Tani, F., Peterson, C. & Smorti, M. (2016). The words of violence: Autobiographical narratives of abused women. Journal of Family Violence, 31, 885-896. doi: 10.1007/s10896-016-9824-0

Personal narratives tell the stories of people’s lives as well as provide insight into the meaning of those experiences. They both reflect and are influenced by the relationships within which an individual is embedded. In this study, autobiographical narratives for two groups of women were compared: women who had experienced habitual gender-based domestic violence in their couple relationships and women who had not. The language of narratives was analyzed by LIWC (Language Inquiry and Word Count procedure). Results showed that the language and structure of narratives by women with a history of domestic violence indicated greater stress and trauma, more incoherent space-time organization, and poorer relationship quality.

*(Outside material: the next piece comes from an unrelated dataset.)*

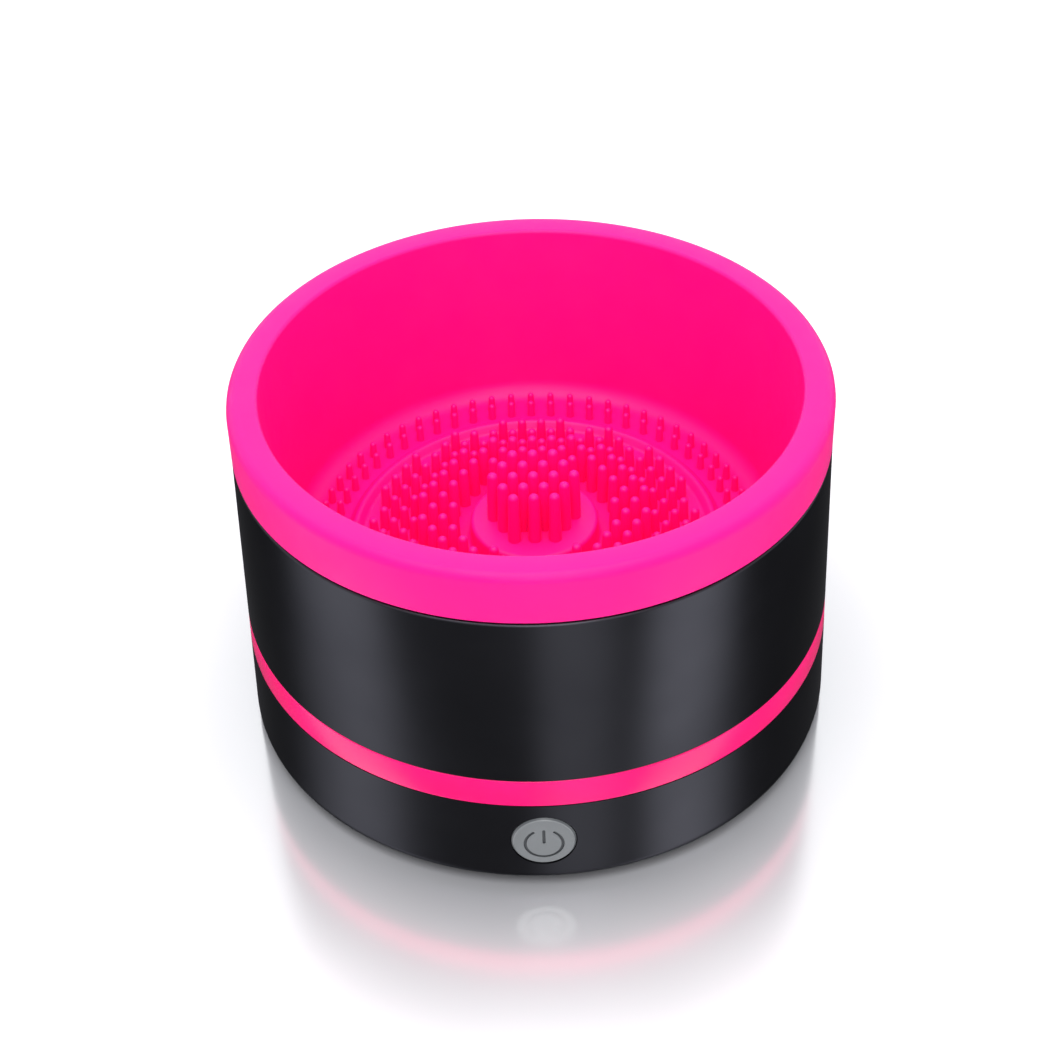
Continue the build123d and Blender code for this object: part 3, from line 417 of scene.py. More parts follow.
@dataclass(frozen=True)
class Lacquer:
    """Black lacquer with fine metal flake over moulded ABS: dark edges and upright soft highlights."""

    name: str = "metallic_black_lacquer"
    colour: str = "3B3B40"
    paler: str = "3F3F44"
    edge: str = "BCBCBC"
    tone_patch_mm: float = 22.0
    roughness: float = 0.32
    unevenness: float = 0.01
    gloss_patch_mm: float = 9.0
    gloss_detail: float = 3.0
    brushing: float = 0.85
    upright: float = 0.25  # a quarter turn lays the highlights upright
    flake_mm: float = 0.12
    flake_depth_mm: float = 0.001
    flake_strength: float = 0.5

    def material(self) -> bpy.types.Material:
        """Build the material.

        Returns:
            The finished material.
        """
        surface = Surface(self.name)
        tone = surface.patches(self.tone_patch_mm, 0.0, 1.0, low=NOISE_MIDDLE)
        surface.link("Base Color", surface.mix(tone, linear(self.colour), linear(self.paler)))
        least, most = self.roughness - self.unevenness, self.roughness + self.unevenness
        surface.link("Roughness", surface.patches(self.gloss_patch_mm, least, most, self.gloss_detail))
        surface.bump(surface.noise(self.flake_mm), self.flake_depth_mm, self.flake_strength)
        surface.fix(
            metallic=1.0,
            specular_tint=linear(self.edge),
            anisotropic=self.brushing,
            anisotropic_rotation=self.upright,
        )
        turn = add_node(surface.tree, "Tangent", {"direction_type": "RADIAL", "axis": "Z"})
        surface.link("Tangent", turn.outputs[0])
        return surface.material


@dataclass(frozen=True)
class EngravedButton:
    """Satin grey ABS whose engraved sign is darker: painted shade in the cut below the button's face."""

    face_mm: float
    depth_mm: float
    colour: str = "727577"
    # the tone of the painted shade deep in the sign's cut
    cut_shade: str = "4A4D50"
    roughness: float = 0.34
    unevenness: float = 0.02
    grain_mm: float = 0.3
    grain_depth_mm: float = 0.004
    shade_start: float = 0.35  # shares of the cut's depth where the painted shade starts and is full
    shade_full: float = 0.6

    def material(self) -> bpy.types.Material:
        """Build the material.

        Returns:
            The finished material.
        """
        surface = Moulded(
            "satin_grey_abs_shaded_sign",
            self.colour,
            self.roughness,
            grain_mm=self.grain_mm,
            grain_depth_mm=self.grain_depth_mm,
            unevenness=self.unevenness,
        ).surface()
        plain = surface.shader.inputs["Base Color"].links[0].from_socket
        below = surface.math("ADD", surface.axis("Y"), self.face_mm)
        in_face = surface.math("LESS_THAN", below, self.depth_mm * 2)
        start, full = self.depth_mm * self.shade_start, self.depth_mm * self.shade_full
        # painted shade: the sign's cut grows darker with depth, as if shade fell into it
        painted = surface.math("MULTIPLY", in_face, surface.ramp(below, start, full, 0.0, 1.0))
        surface.link("Base Color", surface.mix(painted, plain, linear(self.cut_shade)))
        return surface.material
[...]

Women who experienced violence wrote longer narratives that contained proportionately more negative emotion words and more references to cognitions and physical/body issues, and indicated more disorganized structure by means of incoherent use of verbal tense, more impoverished use of connectives, and greater use of negative sentence syntax and discrepancy words. They also included proportionately more pronoun references to ‘I’,‘You’,’ and ‘He’, indicating self vs. partner conflictual relationships. However, women who had experienced relationship violence for longer decreased their references to the emotions of fear and anxiety, suggesting adaptation to violence over time.